Dans les couloirs de l’Assemblée, Mathilde Panot (LFI) flingue "un gouvernement déjà mort aux yeux des Français" et Marine Le Pen tape sur Élisabeth Borne qui doit démissionner, alors que sa propre motion de censure ne dépassera pas la barre de 100 votes (94, exactement). D’autres attendent de connaître le choix des députés LR. Combien sont-ils: 10, 15, 20 frondeurs, alors qu’Olivier Marleix, président du groupe LR a appelé dans l’hémicycle à voter contre toute mention de censure, suivant la directive d’Éric Ciotti? 19 ont dit oui à la motion de censure de Liot (3 à celle du RN).
Les LR au centre de toutes les attentions
C’est là qu’il y avait un coup à jouer. Depuis jeudi après-midi et le déclenchement de l’article 49 alinéa 3 par le gouvernement, les calculettes avaient d’ailleurs sacrément chauffé. Jusqu’au dernier moment, les "pro motion de censure" ont tenté de faire basculer le vote des Républicains qui avaient fait savoir leur désaccord sur la réforme des retraites. Dans la balance, une quinzaine de voix. Minimum.

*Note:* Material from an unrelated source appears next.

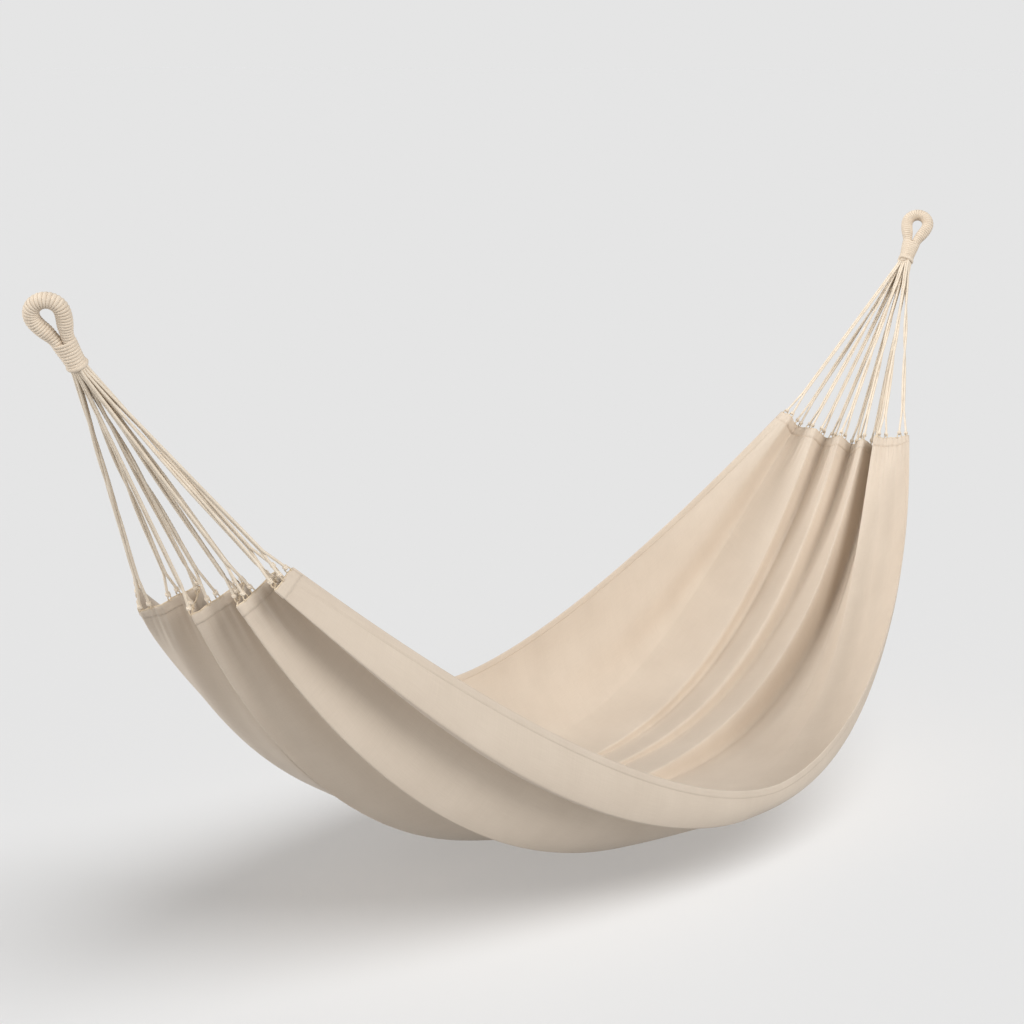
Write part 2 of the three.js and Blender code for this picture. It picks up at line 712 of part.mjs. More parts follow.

À la manœuvre, certaines figures du Rassemblement national. Y compris Laure Lavalette, députée varoise. Son arme? La promesse de ne pas présenter de candidats face aux frondeurs LR en cas de dissolution de l’Assemblée nationale. "C’est un sacrifice pour nous, en se privant d’éventuels députés en plus, mais c’est courageux de leur part", a justifié Lavalette. Un scénario qui s’éloigne, alors que cette dernière a lancé un "Chiche Monsieur Macron, allons à la dissolution".
Et maintenant?
L’échec des motions entraîne, de facto, l’adoption définitive du projet de loi avant sa promulgation par le chef de l’État. Mais là encore, tout n’est pas encore joué pour le gouvernement. La Nupes n’a pas dit son dernier mot. Sa nouvelle carte? Un référendum d’initiative partagée (RIP) qui prévoit la possibilité d’organiser une consultation populaire sur une proposition de loi "à l’initiative d’un cinquième des membres du Parlement", soit au moins 185 des 925 parlementaires (577 députés, 348sénateurs). Elle doit aussi être "soutenue par un dixième des électeurs", autrement dit 4,87 millions de personnes dans un délai de neuf mois.
Autre atout? La cheffe des députés LFI Mathilde Panot, pour qui les manifestations de jeudi seront synonymes d’une "motion de censure populaire", a confirmé que la gauche saisira le Conseil constitutionnel. Un même recours est annoncé par Charles de Courson, à l’origine de la motion de censure transpartisane. Quoi qu’il en soit, une question revient: comment Emmanuel Macron va-t-il pouvoir terminer son mandat?